Gushue was unstoppable early in the game, highlighted by a tough double takeout to score three in the third end after a fourth Bottcher mistake – those three points gave Newfoundland and Labrador a comfortable 4-1 lead, one they would not relinquish.
After the game Gushue’s parents, Maureen and Raymond Gushue, rushed to their son, hugging him and celebrating in the stands. It’s his 143rd career victory at the Brier, padding his lead as the winningest skip in the history of the event – Kevin Martin and Russ Howard are next in line with 113 wins each.
“I thought a perfectly executed game on our behalf. Couldn’t have asked for a better effort,” Gushue said.
The Brier championship title is a lucrative win for Gushue – the team takes home $105,000 plus an extra $169,440 of Sport Canada Funding over the next two years.
The win also books a spot the Olympic trials in Saskatoon in December 2021.
Gushue, third Mark Nichols, second Brett Gallant and lead Geoff Walker are now Team Canada at the Men’s World Championship in Scotland later this month.
They also earn a direct entry into next year’s Brier in Kelowna as Team Canada.
“We’re the best curling nation in the world so when you get to wear that Maple Leaf on your back and represent your country it’s a huge honour.”
Bottcher drops third-straight Brier Final
For Bottcher, it was a third-straight Brier final defeat.
It was a nightmarish evening on the ice for Bottcher, who missed four critical shots early in the game.
He seemed to struggle in a way the usually stoic, poised and confident skip normally doesn’t.
“I’m okay. I’m so proud of the guys and myself for the week we had. Obviously a little painful coming up short,” he said.
Bottcher only dropped one game all week, cruising through competition. But when it came to the final, the team wasn’t able to bring their best.
The Edmonton skip finished the game at 71 per cent.
“I actually thought we were feeling really good going into this game. We had a great practice this morning. I think we got a little tricked early by the ice,” Bottcher said.
“We fought hard this week. A few weeks from now we’ll be pretty proud of that.”
Alberta third, Darren Moulding, was overrun with emotion as he fought back tears after the loss.
“I’m starting to get older. I don’t know how many times I’m going to be able to get back here. I’m just proud of the guys. I just wish it would have turned out differently. I know we can play a lot better than that,” Moulding said.
Getting back on top
Gushue rose to curling stardom in 2006 after capturing Olympic gold. But it was the Brier title that always eluded him.

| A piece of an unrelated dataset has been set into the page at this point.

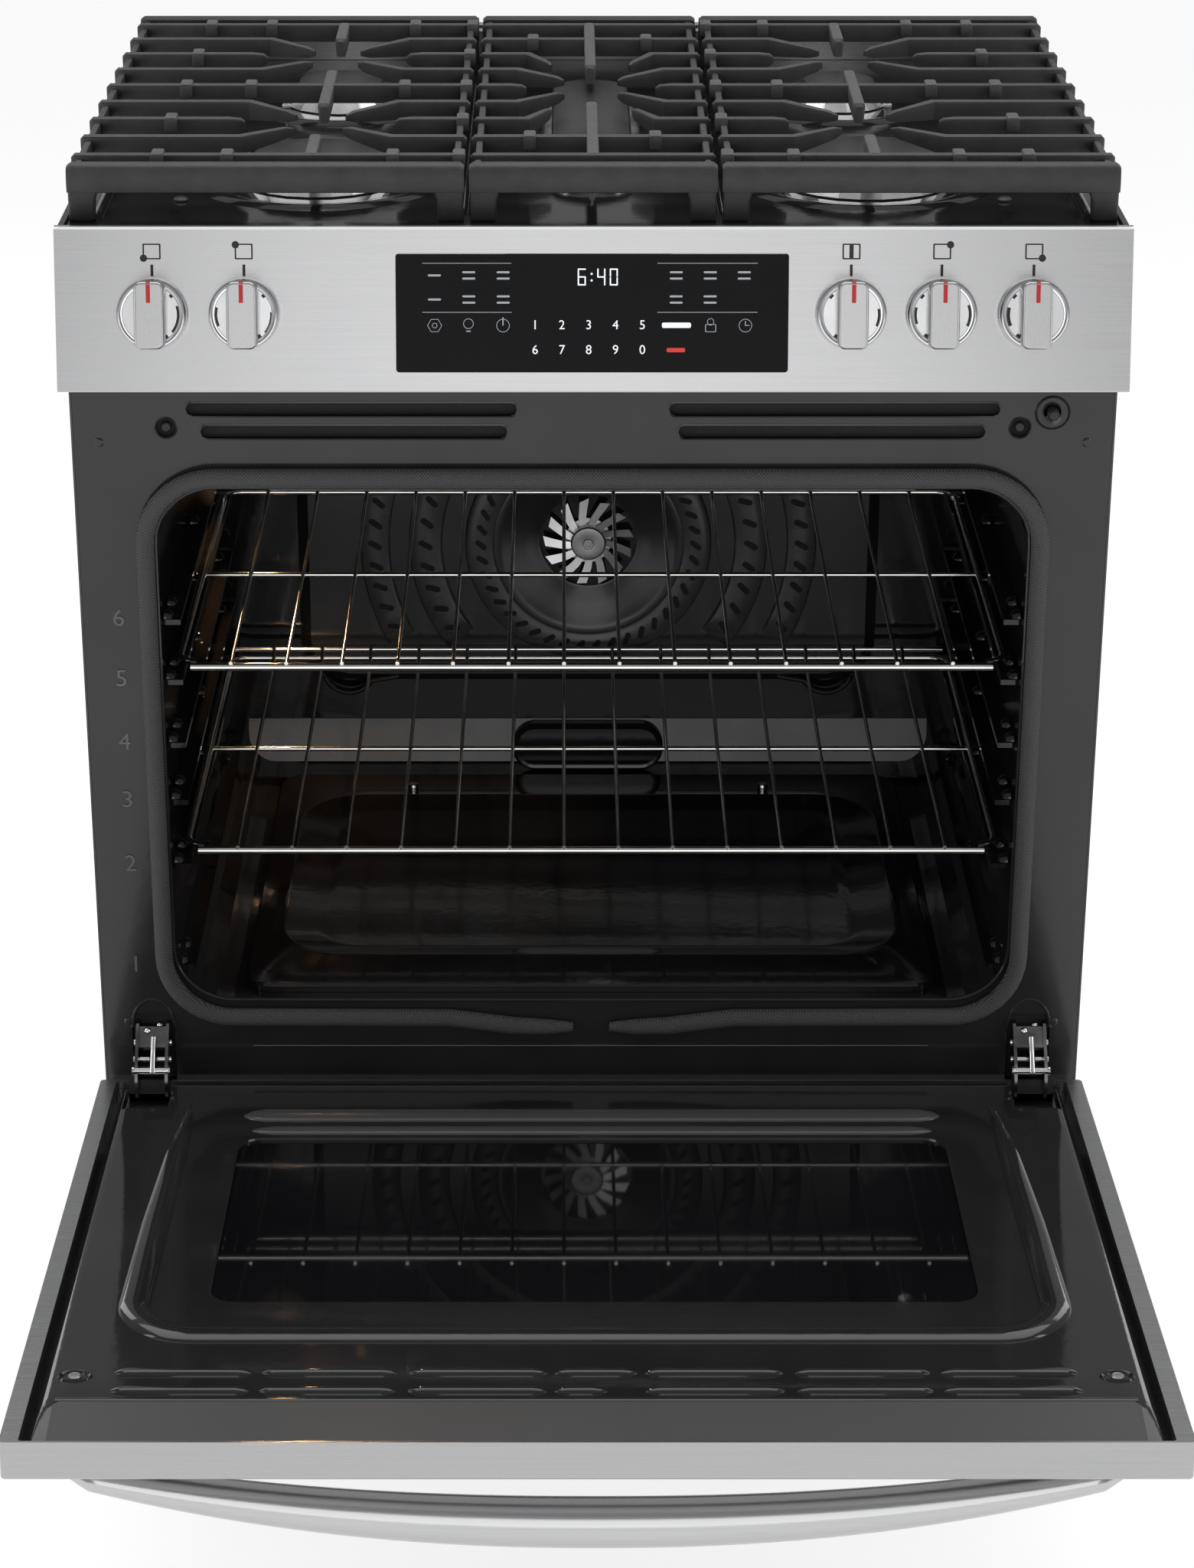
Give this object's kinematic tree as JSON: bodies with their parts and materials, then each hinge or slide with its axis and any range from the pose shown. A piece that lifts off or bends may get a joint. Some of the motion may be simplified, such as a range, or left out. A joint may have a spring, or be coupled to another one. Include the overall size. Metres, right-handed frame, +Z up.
{
  "type": "freestanding gas range",
  "caption": "Freestanding gas range with a slanted front control panel, cast grates over its burners, an open drop-down oven door, wire racks, a convection fan and a storage drawer.",
  "frame": {"origin": "on the floor, at the middle of the whole object's box with the oven door open", "axes": "+Z up, +X to the right as the cook faces the range, -Y towards the cook, the way the door opens"},
  "size_m": [0.762, 1.1938, 0.936],
  "materials": {
    "stainless": "brushed, satin",
    "chrome": "polished",
    "aluminium": "satin",
    "galvanised": "zinc-coated, dull",
    "black_enamel": "glossy vitreous enamel",
    "grey_enamel": "satin-gloss enamel",
    "cast_iron": "matte enamelled",
    "gasket_weave": "woven glass-fibre",
    "black_glass": "glossy, opaque",
    "window_glass": "dark tinted, glossy",
    "lamp_glass": "frosted, warm",
    "black_plastic": "matte",
    "brass": "machined"
  },
  "bodies": {
    "range_body": {"foot_front_left": "black_plastic", "foot_front_right": "black_plastic", "foot_rear_left": "black_plastic", "foot_rear_right": "black_plastic", "base_frame": "galvanised", "back_panel": "galvanised", "fan_motor": "galvanised", "bake_burner": "galvanised", "broil_burner": "galvanised", "gas_manifold": "galvanised", "hinge_arm_left": "galvanised", "hinge_arm_right": "galvanised", "left_side_panel": "grey_enamel", "right_side_panel": "grey_enamel", "front_frame": "black_enamel", "oven_cavity": "black_enamel", "oven_floor_panel": "black_enamel", "convection_baffle": "black_enamel", "cooktop": "black_enamel", "oven_gasket": "gasket_weave", "oven_lamp": "lamp_glass", "temperature_probe": "chrome", "control_panel": "stainless", "rear_vent_trim": "stainless", "display_glass": "black_glass", "control_board": "black_plastic", "pressure_regulator": "aluminium", "burner_base_front_left": "aluminium", "burner_cap_front_left": "cast_iron", "burner_base_front_right": "aluminium", "burner_cap_front_right": "cast_iron", "burner_base_rear_left": "aluminium", "burner_cap_rear_left": "cast_iron", "burner_base_rear_right": "aluminium", "burner_cap_rear_right": "cast_iron", "burner_base_centre": "aluminium", "burner_cap_centre": "cast_iron"},
    "door": {"door_skin": "stainless", "door_liner": "grey_enamel", "door_inner_glass": "window_glass", "door_handle": "stainless"},
    "drawer": {"drawer_front": "stainless", "drawer_box": "galvanised"},
    "upper_rack": {"rack_upper": "chrome"},
    "lower_rack": {"rack_lower": "chrome"},
    "left_grate": {"grate_left": "cast_iron"},
    "centre_grate": {"grate_centre": "cast_iron"},
    "right_grate": {"grate_right": "cast_iron"},
    "fan": {"fan_wheel": "aluminium"},
    "door_switch": {"door_switch_plunger": "black_plastic"},
    "stem_front_left": {"valve_stem_front_left": "brass"},
    "dial_front_left": {"knob_front_left": "chrome"},
    "stem_rear_left": {"valve_stem_rear_left": "brass"},
    "dial_rear_left": {"knob_rear_left": "chrome"},
    "stem_centre": {"valve_stem_centre": "brass"},
    "dial_centre": {"knob_centre": "chrome"},
    "stem_rear_right": {"valve_stem_rear_right": "brass"},
    "dial_rear_right": {"knob_rear_right": "chrome"},
    "stem_front_right": {"valve_stem_front_right": "brass"},
    "dial_front_right": {"knob_front_right": "chrome"}
  },
  "joints": [
    {"name": "door_hinge", "type": "hinge", "parent": "range_body", "child": "door", "pos_m": [0, -0.03787, 0.224], "axis": [1, 0, 0], "range_deg": [-86.5, 0]},
    {"name": "drawer_slide", "type": "slide", "parent": "range_body", "child": "drawer", "axis": [0, -1, 0], "range_m": [0, 0.38]},
    {"name": "upper_rack_slide", "type": "slide", "parent": "range_body", "child": "upper_rack", "axis": [0, -1, 0], "range_m": [0, 0.25]},
    {"name": "lower_rack_slide", "type": "slide", "parent": "range_body", "child": "lower_rack", "axis": [0, -1, 0], "range_m": [0, 0.25]},
    {"name": "left_grate_lift", "type": "slide", "parent": "range_body", "child": "left_grate", "axis": [0, 0, 1], "range_m": [0, 0.1]},
    {"name": "centre_grate_lift", "type": "slide", "parent": "range_body", "child": "centre_grate", "axis": [0, 0, 1], "range_m": [0, 0.1]},
    {"name": "right_grate_lift", "type": "slide", "parent": "range_body", "child": "right_grate", "axis": [0, 0, 1], "range_m": [0, 0.1]},
    {"name": "fan_spin", "type": "hinge", "parent": "range_body", "child": "fan", "pos_m": [0, 0.43288, 0.504], "axis": [0, -1, 0], "continuous": true},
    {"name": "door_switch_press", "type": "slide", "parent": "range_body", "child": "door_switch", "axis": [0, 1, 0], "range_m": [0, 0.006], "stiffness_N_per_m": 200, "springref_m": -0.002},
    {"name": "knob_push_front_left", "type": "slide", "parent": "range_body", "child": "stem_front_left", "axis": [0, 0.9745, -0.2242], "range_m": [0, 0.003], "stiffness_N_per_m": 500, "springref_m": -0.003},
    {"name": "knob_turn_front_left", "type": "hinge", "parent": "stem_front_left", "child": "dial_front_left", "pos_m": [-0.312, -0.03669, 0.841], "axis": [0, -0.9745, 0.2242], "range_deg": [0, 210]},
    {"name": "knob_push_rear_left", "type": "slide", "parent": "range_body", "child": "stem_rear_left", "axis": [0, 0.9745, -0.2242], "range_m": [0, 0.003], "stiffness_N_per_m": 500, "springref_m": -0.003},
    {"name": "knob_turn_rear_left", "type": "hinge", "parent": "stem_rear_left", "child": "dial_rear_left", "pos_m": [-0.247, -0.03669, 0.841], "axis": [0, -0.9745, 0.2242], "range_deg": [0, 210]},
    {"name": "knob_push_centre", "type": "slide", "parent": "range_body", "child": "stem_centre", "axis": [0, 0.9745, -0.2242], "range_m": [0, 0.003], "stiffness_N_per_m": 500, "springref_m": -0.003},
    {"name": "knob_turn_centre", "type": "hinge", "parent": "stem_centre", "child": "dial_centre", "pos_m": [0.182, -0.03669, 0.841], "axis": [0, -0.9745, 0.2242], "range_deg": [0, 210]},
    {"name": "knob_push_rear_right", "type": "slide", "parent": "range_body", "child": "stem_rear_right", "axis": [0, 0.9745, -0.2242], "range_m": [0, 0.003], "stiffness_N_per_m": 500, "springref_m": -0.003},
    {"name": "knob_turn_rear_right", "type": "hinge", "parent": "stem_rear_right", "child": "dial_rear_right", "pos_m": [0.246, -0.03669, 0.841], "axis": [0, -0.9745, 0.2242], "range_deg": [0, 210]},
    {"name": "knob_push_front_right", "type": "slide", "parent": "range_body", "child": "stem_front_right", "axis": [0, 0.9745, -0.2242], "range_m": [0, 0.003], "stiffness_N_per_m": 500, "springref_m": -0.003},
    {"name": "knob_turn_front_right", "type": "hinge", "parent": "stem_front_right", "child": "dial_front_right", "pos_m": [0.311, -0.03669, 0.841], "axis": [0, -0.9745, 0.2242], "range_deg": [0, 210]}
  ]
}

That all changed in 2017 at home in St. John’s when the team went on a magical run to win their first-ever Brier title in front of a wild crowd. They followed it up with a world championship a month later in Edmonton.

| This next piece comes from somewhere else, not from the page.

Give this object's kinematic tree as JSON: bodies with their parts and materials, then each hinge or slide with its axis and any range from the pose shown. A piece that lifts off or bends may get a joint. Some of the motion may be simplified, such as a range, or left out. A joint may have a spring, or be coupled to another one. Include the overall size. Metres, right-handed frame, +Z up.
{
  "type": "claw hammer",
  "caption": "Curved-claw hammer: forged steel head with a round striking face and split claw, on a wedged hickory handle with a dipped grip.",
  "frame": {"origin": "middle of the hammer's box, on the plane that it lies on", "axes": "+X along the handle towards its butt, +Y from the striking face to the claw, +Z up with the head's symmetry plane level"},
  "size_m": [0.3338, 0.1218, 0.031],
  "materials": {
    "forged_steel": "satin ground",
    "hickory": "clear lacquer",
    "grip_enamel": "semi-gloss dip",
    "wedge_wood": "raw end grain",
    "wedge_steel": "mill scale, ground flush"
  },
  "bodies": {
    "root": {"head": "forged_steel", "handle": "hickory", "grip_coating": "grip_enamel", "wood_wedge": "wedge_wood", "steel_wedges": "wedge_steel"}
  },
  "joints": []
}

Then then went to the Brier in Regina as Team Canada and steamrolled the competition, winning a second-straight title. But since then it’s been a frustrating journey getting back on top.
In fact, it had been more than a year and a half since Gushue last won a big bonspiel prior to Sunday night’s Brier victory.
“When you have those droughts and you’re losing in quarter-finals you have those doubts of what the hell am I doing this for at times. I had a lot of those moments over the last year a half,” Gushue said.
“This is why I do it.”
Nichols says the team worked extremely hard to be as prepared as they possibly could be for one the best Brier fields ever.
“You don’t ever imagine three in four years. That’s pretty crazy with the level of talent in this country,” he said.
“It never gets old. This was so much fun. The guys played so good and I have the best seat in the house for it.”
Gallant says not winning an event for that span of time was starting to weigh on the team – they needed this Brier victory to spark another run.
“We were frustrated at the end of last year. We dropped to about eighth in the world rankings and we feel like we’re better than that,” Gallant said.
“This is huge for us. Just massive.”
Walker was in awe as he looked around at his family and friends celebrating another Brier title.
“Unbelievable. It’s amazing to be able to do this a third time. To win one is a dream,” he said.